Начальник управления, парторг и другие сослуживцы Васо, убедившись, что он уже идет на поправку и что его жизни больше не угрожает смертельная опасность, перестали к нему наведываться, стремясь избежать расспросов об Андро. Они передавали ему гостинцы с нянечкой, писали записки, спрашивали по телефону о здоровье, но приходить не приходили.

Это еще больше возбуждало подозрения Васо.

«Уже две недели прошло. Что столько времени делать Андро в Тбилиси? И какие такие там дела? Ведь Андро и дня лишнего не задерживался в командировках. А может, он вообще никуда не ездил? Нет, с ним что-то случилось неладное...»

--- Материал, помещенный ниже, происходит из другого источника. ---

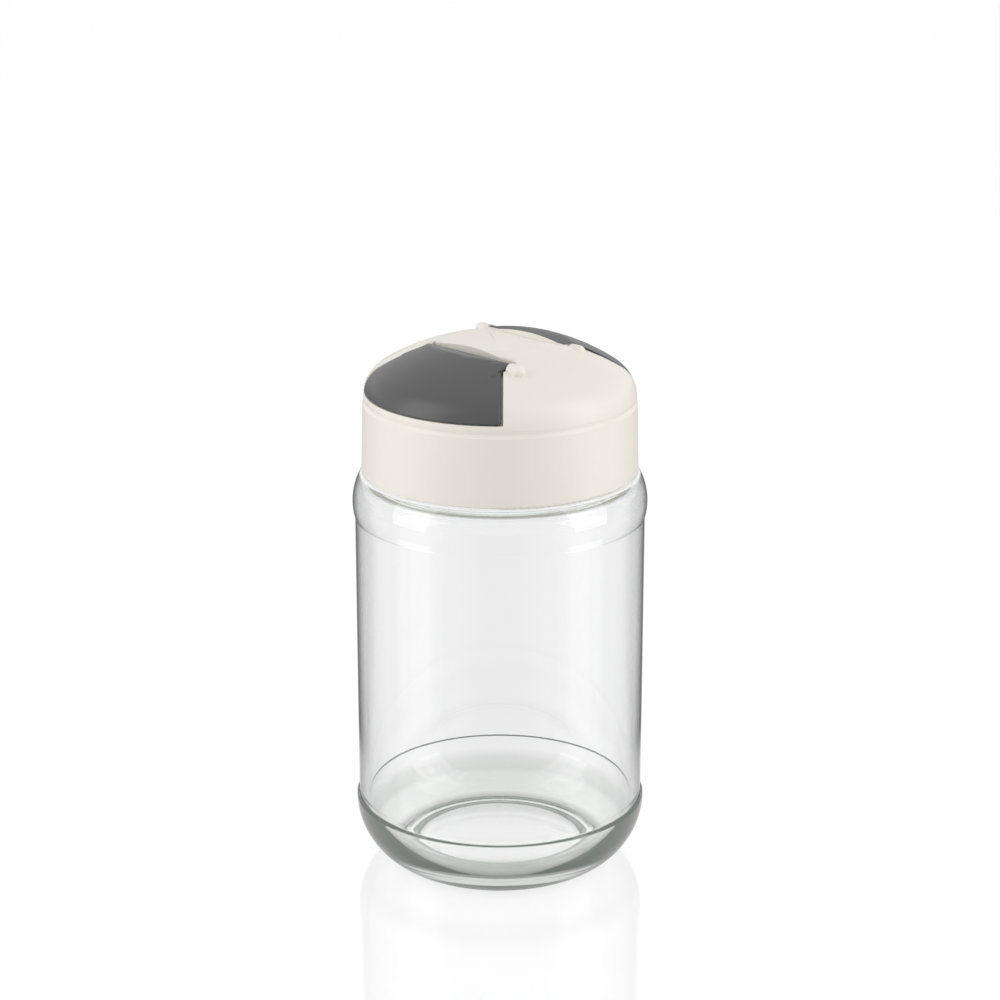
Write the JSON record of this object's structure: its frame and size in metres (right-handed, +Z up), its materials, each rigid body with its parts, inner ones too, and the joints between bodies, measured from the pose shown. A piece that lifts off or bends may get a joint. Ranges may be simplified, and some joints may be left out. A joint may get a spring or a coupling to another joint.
{
  "type": "spice shaker",
  "caption": "Glass spice jar with a domed screw cap that has a hinged flap over sprinkle holes and a second hinged flap over a pour opening.",
  "frame": {"origin": "centre of the ring that the jar stands on, at the bottom of the glass", "axes": "+Z up along the jar's axis, -Y towards the front, sprinkle flap at the front left, pour flap at the rear right"},
  "size_m": [0.075, 0.075, 0.1381],
  "materials": {
    "clear_glass": "polished clear soda-lime glass",
    "cream_plastic": "satin gloss moulded polypropylene, warm cream",
    "grey_plastic": "satin gloss moulded polypropylene, dark grey",
    "seal_foam": "soft white closed-cell sealing foam"
  },
  "bodies": {
    "jar": {"glass_jar": "clear_glass"},
    "seal": {"sealing_ring": "seal_foam"},
    "cap": {"cap_body": "cream_plastic"},
    "front_flap": {"sprinkle_flap": "grey_plastic"},
    "rear_flap": {"pour_flap": "grey_plastic"}
  },
  "joints": [
    {"name": "cap_lift", "type": "slide", "parent": "jar", "child": "seal", "axis": [0, 0, 1], "range_m": [0, 0.0063]},
    {"name": "cap_turn", "type": "hinge", "parent": "seal", "child": "cap", "pos_m": [0, 0, 0.122], "axis": [0, 0, 1], "range_deg": [0, 540]},
    {"name": "sprinkle_flap_hinge", "type": "hinge", "parent": "cap", "child": "front_flap", "pos_m": [-0.0087, -0.0087, 0.13545], "axis": [-0.7071, 0.7071, 0], "range_deg": [0, 90]},
    {"name": "pour_flap_hinge", "type": "hinge", "parent": "cap", "child": "rear_flap", "pos_m": [0.0087, 0.0087, 0.13545], "axis": [0.7071, -0.7071, 0], "range_deg": [0, 90]}
  ],
  "couplings": [
    {"joint": "cap_lift", "follows": "cap_turn", "m_per_rad": 0.000668}
  ]
}
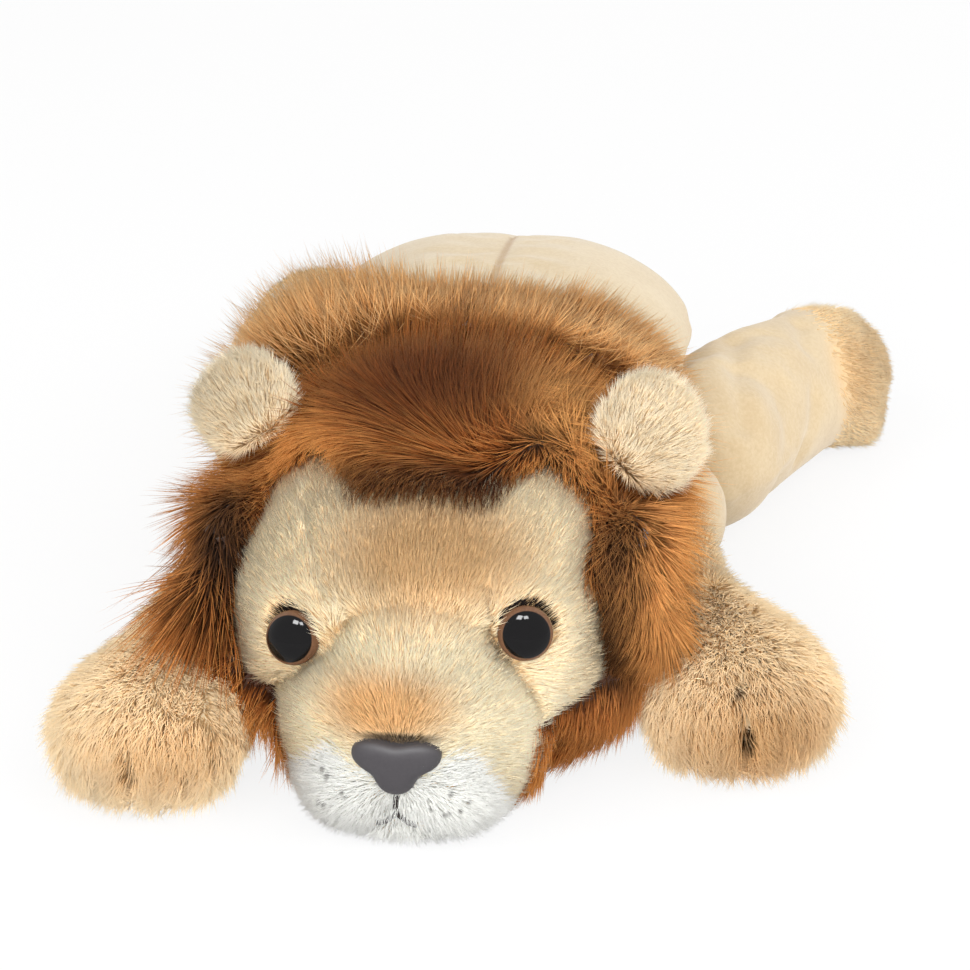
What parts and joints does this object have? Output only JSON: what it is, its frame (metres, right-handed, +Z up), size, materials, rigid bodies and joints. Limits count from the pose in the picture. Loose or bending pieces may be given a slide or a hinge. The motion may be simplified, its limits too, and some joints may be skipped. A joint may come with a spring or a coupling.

Наконец-то Брегвадзе разрешили вставать и выходить из палаты. Он запросто мог зайти в кабинет дежурного врача и позвонить Андро. Но он никак не мог на это решиться. Что-то удерживало его.

Он никого уже не расспрашивал о Гангия и запрещал себе о нем думать. Он все еще был слаб и едва держался на ногах. Плохие вести могли вконец подкосить его. Стремясь убить время, он много читал. Врач запрещал ему читать. Но он не слушался.

Васо не слишком заботился о себе. Половину зарплаты он всегда аккуратно пересылал племянникам в Тбилиси. Единственный свой костюм, пальто и обувь он носил годами. Глубоко образованный и знающий инженер, он мог и жить, и работать в прекрасных условиях, где только душа пожелает.

В Тбилиси он работал начальником отдела в системе водного хозяйства. Квартира у него была что надо да и зарплата приличная. Он самозабвенно любил театр, кино, любил бывать в кругу писателей и людей искусства. Был завсегдатаем диспутов и литературных вечеров. В общем быт его был налажен, а жизнь упорядочена. Но только началось осушение Колхидской низменности, его сразу потянуло туда. Не долго думая, он бросил все и поехал на Колхидскую стройку. Какие только невзгоды не испытал он тут: жил в бараках, сам стирал одежду и постельное белье, стряпал, питался в рабочих столовках, дневал и ночевал в лесу и на болотах, и тем не менее был доволен своей жизнью.